GIVEN PROBLEM: Copy the data exactly from the line that contains "obj.matrix_parent_inverse = Matrix.Identity(4)" through the line that contains "imported = [obj", keeping both end lines and leaving out everything else.

TASK MATERIAL:
○ ○ ○

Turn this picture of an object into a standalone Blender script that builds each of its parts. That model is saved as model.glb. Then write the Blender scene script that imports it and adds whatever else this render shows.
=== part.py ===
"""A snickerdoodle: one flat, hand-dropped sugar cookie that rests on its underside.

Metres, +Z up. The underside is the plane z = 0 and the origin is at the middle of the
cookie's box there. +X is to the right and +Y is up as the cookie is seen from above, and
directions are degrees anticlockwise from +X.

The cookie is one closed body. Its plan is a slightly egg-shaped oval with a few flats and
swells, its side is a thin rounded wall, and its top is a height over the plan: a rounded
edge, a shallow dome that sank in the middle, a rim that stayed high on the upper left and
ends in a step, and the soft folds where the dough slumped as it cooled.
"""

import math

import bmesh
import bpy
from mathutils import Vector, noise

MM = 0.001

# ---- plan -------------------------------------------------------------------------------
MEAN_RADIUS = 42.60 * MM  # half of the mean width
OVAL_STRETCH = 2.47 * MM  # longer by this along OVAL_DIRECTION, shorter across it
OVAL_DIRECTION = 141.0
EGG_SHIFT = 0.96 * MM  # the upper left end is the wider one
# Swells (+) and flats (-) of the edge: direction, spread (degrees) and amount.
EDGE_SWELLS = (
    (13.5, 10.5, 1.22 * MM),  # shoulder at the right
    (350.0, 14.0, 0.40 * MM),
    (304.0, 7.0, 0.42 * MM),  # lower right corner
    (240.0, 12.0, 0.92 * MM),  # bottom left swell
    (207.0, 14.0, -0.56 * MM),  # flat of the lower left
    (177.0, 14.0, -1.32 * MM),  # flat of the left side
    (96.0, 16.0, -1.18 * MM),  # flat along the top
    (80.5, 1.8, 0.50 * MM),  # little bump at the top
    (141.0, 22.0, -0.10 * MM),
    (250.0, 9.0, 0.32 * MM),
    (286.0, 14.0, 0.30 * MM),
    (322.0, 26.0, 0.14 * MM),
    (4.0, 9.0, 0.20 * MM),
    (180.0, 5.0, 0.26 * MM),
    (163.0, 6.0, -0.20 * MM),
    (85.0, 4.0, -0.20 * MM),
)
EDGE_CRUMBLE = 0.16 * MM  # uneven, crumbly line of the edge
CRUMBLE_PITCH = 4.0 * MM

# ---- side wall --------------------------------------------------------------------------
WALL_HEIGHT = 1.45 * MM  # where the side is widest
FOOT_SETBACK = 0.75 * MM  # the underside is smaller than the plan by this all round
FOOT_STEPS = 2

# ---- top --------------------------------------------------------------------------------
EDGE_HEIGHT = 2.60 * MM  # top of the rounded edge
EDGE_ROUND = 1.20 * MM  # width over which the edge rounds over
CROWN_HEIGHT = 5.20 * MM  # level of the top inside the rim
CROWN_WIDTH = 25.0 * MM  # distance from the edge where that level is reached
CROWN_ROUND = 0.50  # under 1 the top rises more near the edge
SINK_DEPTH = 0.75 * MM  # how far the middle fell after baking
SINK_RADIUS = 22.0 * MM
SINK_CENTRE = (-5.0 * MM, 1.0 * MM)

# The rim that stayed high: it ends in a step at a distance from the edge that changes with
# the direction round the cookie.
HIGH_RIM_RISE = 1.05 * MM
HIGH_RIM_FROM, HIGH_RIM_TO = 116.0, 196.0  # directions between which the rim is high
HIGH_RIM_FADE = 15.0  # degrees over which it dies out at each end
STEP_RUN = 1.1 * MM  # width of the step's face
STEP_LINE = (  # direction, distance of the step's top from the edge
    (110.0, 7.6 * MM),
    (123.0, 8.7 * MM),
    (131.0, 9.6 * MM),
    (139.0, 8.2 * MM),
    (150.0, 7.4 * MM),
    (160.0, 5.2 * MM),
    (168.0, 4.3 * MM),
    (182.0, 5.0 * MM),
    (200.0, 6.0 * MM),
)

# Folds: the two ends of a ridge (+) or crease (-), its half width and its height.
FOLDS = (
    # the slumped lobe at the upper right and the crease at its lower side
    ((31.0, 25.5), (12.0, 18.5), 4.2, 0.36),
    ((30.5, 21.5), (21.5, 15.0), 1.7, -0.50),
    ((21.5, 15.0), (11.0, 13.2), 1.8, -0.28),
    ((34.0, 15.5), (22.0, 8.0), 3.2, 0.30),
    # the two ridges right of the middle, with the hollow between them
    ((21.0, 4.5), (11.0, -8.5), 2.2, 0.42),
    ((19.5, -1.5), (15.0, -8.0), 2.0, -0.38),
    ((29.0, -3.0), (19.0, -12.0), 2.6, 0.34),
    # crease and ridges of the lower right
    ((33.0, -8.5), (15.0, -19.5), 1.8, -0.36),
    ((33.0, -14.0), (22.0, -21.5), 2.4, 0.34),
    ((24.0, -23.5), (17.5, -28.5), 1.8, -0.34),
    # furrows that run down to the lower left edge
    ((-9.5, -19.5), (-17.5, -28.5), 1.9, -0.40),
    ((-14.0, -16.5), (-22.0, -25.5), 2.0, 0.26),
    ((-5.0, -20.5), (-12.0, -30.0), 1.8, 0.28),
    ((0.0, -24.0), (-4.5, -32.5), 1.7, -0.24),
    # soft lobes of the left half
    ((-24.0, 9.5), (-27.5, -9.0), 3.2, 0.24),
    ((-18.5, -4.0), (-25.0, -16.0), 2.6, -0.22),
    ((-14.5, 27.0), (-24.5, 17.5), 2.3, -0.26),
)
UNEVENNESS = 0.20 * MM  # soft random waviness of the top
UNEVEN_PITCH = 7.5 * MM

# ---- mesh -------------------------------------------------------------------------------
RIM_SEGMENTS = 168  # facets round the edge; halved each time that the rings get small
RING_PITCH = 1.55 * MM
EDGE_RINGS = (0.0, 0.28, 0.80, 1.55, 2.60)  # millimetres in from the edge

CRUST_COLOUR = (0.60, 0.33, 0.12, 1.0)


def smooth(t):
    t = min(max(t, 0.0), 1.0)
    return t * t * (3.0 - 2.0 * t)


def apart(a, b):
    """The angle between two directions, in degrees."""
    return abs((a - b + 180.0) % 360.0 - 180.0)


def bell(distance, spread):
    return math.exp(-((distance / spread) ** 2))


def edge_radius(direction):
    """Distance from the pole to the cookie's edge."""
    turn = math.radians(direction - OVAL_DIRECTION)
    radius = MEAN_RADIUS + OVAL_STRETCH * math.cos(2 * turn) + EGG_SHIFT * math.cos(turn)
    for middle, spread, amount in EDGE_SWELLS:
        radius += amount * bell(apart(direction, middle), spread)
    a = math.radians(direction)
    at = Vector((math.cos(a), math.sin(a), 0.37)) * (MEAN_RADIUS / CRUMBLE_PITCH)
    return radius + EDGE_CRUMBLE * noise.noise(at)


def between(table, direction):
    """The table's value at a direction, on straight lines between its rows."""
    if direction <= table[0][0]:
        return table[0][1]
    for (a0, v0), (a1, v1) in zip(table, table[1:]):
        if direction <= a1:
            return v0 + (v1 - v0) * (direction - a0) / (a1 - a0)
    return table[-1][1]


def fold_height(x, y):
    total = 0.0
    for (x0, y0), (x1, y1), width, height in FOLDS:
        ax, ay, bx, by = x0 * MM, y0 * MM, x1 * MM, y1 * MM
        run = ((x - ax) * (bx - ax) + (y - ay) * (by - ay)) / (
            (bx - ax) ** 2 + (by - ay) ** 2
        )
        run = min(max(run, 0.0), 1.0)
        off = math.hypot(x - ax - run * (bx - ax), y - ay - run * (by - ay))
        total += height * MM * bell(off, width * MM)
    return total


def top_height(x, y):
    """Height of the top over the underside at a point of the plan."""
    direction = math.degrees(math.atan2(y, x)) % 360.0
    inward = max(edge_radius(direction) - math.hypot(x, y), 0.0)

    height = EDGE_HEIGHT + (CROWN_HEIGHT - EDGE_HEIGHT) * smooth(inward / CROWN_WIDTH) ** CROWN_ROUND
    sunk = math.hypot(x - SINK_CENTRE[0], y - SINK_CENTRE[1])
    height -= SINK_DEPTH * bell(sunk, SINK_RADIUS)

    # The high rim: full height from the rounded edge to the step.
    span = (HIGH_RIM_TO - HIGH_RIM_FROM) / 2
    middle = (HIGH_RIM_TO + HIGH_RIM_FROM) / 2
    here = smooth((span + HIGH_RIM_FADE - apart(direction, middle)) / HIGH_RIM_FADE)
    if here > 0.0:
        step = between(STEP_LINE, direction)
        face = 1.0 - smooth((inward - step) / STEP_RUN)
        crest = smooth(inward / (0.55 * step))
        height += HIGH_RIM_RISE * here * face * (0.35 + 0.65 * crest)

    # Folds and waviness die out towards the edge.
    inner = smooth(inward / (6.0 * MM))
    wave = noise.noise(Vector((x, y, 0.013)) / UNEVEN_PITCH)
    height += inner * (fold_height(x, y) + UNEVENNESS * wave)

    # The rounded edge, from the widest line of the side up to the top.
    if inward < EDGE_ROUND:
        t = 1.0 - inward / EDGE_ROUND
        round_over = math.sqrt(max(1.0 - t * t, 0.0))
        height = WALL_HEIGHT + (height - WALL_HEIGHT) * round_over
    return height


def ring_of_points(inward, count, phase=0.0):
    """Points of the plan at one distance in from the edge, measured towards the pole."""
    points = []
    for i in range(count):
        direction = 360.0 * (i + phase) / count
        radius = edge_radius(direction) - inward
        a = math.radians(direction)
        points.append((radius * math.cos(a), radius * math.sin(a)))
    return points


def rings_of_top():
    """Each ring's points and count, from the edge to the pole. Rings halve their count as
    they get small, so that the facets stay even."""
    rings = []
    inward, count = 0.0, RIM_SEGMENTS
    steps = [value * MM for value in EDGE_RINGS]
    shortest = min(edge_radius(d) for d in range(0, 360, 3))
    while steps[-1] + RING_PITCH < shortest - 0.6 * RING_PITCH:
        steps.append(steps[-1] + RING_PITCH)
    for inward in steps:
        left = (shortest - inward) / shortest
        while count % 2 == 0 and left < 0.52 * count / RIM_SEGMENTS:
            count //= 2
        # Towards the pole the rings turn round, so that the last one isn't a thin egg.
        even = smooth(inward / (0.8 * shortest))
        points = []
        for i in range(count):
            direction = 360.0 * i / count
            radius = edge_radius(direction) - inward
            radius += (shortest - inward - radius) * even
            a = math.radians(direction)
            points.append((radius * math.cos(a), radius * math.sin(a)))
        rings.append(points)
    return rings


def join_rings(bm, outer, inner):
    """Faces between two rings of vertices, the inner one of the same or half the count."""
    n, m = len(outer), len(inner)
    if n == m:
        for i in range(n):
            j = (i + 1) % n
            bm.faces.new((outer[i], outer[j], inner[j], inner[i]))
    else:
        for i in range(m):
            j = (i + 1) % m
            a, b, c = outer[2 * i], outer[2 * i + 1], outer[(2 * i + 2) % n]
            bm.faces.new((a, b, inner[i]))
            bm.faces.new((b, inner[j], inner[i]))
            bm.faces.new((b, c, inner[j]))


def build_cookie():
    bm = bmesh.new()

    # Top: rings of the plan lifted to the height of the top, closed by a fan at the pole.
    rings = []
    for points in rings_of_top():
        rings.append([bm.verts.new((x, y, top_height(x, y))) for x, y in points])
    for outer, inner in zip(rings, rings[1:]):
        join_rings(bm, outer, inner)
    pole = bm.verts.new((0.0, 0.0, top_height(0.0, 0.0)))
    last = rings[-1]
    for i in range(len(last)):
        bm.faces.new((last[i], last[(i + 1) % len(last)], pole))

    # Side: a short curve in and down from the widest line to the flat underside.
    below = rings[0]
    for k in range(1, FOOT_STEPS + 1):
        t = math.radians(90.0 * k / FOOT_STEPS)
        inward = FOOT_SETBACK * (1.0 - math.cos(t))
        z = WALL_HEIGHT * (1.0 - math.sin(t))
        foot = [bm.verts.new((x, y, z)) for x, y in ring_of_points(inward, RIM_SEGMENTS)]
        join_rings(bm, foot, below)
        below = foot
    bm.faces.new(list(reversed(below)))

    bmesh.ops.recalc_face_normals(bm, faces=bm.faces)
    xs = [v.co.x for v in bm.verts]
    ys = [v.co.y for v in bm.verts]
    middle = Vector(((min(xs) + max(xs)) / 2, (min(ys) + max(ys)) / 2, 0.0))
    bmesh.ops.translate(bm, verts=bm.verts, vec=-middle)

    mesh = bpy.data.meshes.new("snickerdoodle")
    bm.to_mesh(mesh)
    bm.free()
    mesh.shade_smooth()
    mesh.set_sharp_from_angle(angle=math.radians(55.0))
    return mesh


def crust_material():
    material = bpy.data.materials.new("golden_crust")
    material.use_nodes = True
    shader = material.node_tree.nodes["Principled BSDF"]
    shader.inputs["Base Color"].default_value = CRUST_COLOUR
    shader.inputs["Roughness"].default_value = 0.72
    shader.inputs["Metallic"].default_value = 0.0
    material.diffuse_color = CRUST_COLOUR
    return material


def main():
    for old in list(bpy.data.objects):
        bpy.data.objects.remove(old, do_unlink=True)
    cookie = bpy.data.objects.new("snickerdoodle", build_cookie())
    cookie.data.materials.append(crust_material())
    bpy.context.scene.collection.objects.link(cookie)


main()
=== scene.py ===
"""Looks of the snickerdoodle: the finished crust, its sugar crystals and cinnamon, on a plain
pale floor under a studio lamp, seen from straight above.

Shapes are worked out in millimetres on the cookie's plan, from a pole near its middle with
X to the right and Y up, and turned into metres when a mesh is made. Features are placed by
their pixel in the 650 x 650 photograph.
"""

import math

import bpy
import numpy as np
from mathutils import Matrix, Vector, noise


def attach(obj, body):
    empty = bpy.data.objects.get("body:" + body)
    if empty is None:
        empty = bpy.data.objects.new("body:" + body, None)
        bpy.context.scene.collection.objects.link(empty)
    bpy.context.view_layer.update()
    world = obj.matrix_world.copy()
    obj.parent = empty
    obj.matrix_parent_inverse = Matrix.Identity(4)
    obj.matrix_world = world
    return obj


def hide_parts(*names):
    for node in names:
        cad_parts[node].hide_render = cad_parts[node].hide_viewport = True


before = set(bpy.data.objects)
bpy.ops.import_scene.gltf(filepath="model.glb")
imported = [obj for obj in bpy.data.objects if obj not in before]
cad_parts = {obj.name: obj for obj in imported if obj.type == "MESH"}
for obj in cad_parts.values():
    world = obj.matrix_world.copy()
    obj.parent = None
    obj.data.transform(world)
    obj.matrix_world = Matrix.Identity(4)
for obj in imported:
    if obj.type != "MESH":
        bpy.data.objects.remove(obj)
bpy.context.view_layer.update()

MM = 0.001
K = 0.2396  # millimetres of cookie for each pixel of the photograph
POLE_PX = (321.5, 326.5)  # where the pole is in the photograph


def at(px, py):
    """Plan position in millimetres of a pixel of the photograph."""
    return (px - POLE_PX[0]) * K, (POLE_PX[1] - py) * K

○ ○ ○

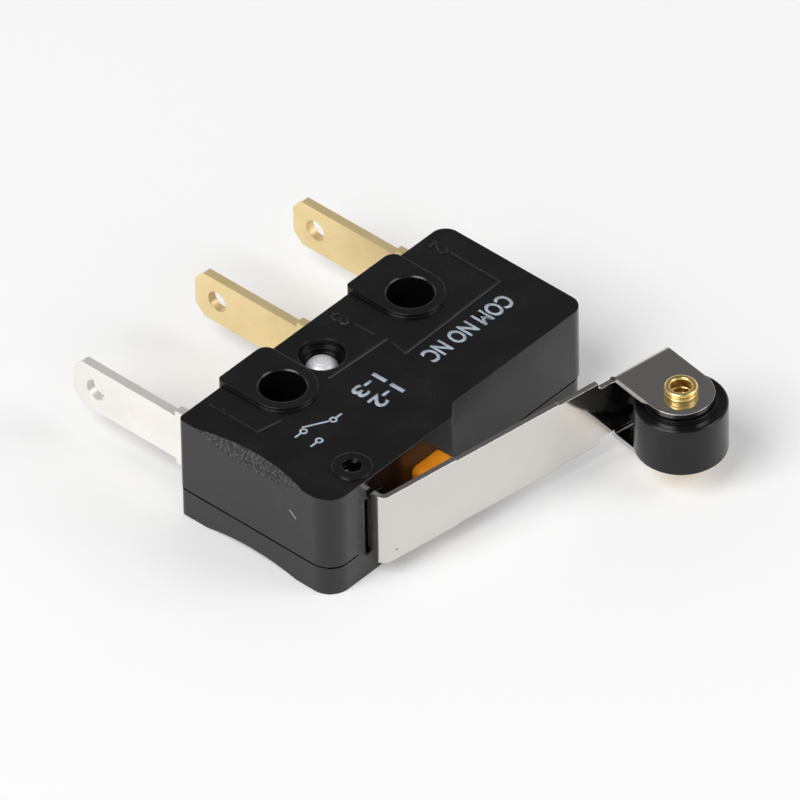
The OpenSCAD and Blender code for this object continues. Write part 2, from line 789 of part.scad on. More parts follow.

○ ○ ○

SOLUTION TO THE EXERCISE:
    obj.matrix_parent_inverse = Matrix.Identity(4)
    obj.matrix_world = world
    return obj


def hide_parts(*names):
    for node in names:
        cad_parts[node].hide_render = cad_parts[node].hide_viewport = True


before = set(bpy.data.objects)
bpy.ops.import_scene.gltf(filepath="model.glb")
imported = [obj for obj in bpy.data.objects if obj not in before]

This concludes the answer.